Great example! In this case, the type should be vec nat. Using nat8 means you are sure the number won't go beyond the range, for example, in case of blob or age. When I see vec nat8, how do I know it's used for a parking lot or a series of bytes?

10i8

If you are fine with i8 suffix, sure. I'm onboard with anything on purely the parsing side.

Airtight machine, Ledger and other crazy canisters who build their candid interface dynamically from a database,

This seems orthogonal which doesn't prevent the developer from generating a did file dynamically.

canisters that are during an upgrade might have a different candid interface than any DID we would download...

dfx install should definitely check for subtyping during an upgrade. So I would say did file is required for upgrade.

Canisters that don't implement the tmp_hack hack.

There's going to be system-level support, see https://github.com/dfinity-lab/ic-ref/issues/279

I love to have the DID files, but I don't think it's realistic to just say we REQUIRE it.

Yes, we make a best effort when the did file is not around. The UX is never going to be perfect in this case, e.g. the hash in record field.

hansl commented 3 years ago

In this case, the type should be vec nat.

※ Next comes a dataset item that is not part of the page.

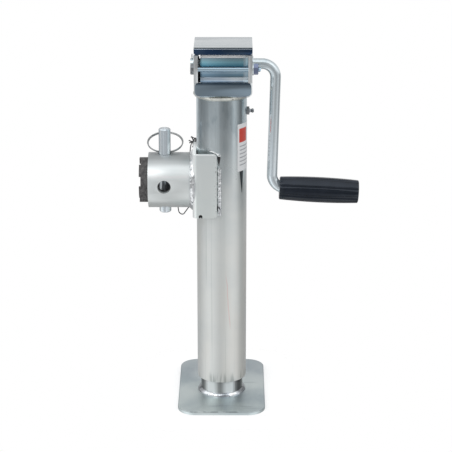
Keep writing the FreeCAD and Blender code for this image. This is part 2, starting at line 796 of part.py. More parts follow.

Theory != reality. Not every developers are omniscient on the API and best practices.

suffix

Nah this was Rust code.

So I would say did file is required for upgrade

For the person doing the upgrade. The person using the canister might be in a state where they download a Candid file but that file is now invalid.

system-level support

Only for opt-in canisters.

The UX is never going to be perfect in this case

And this issue is about making it better for integers and naturals.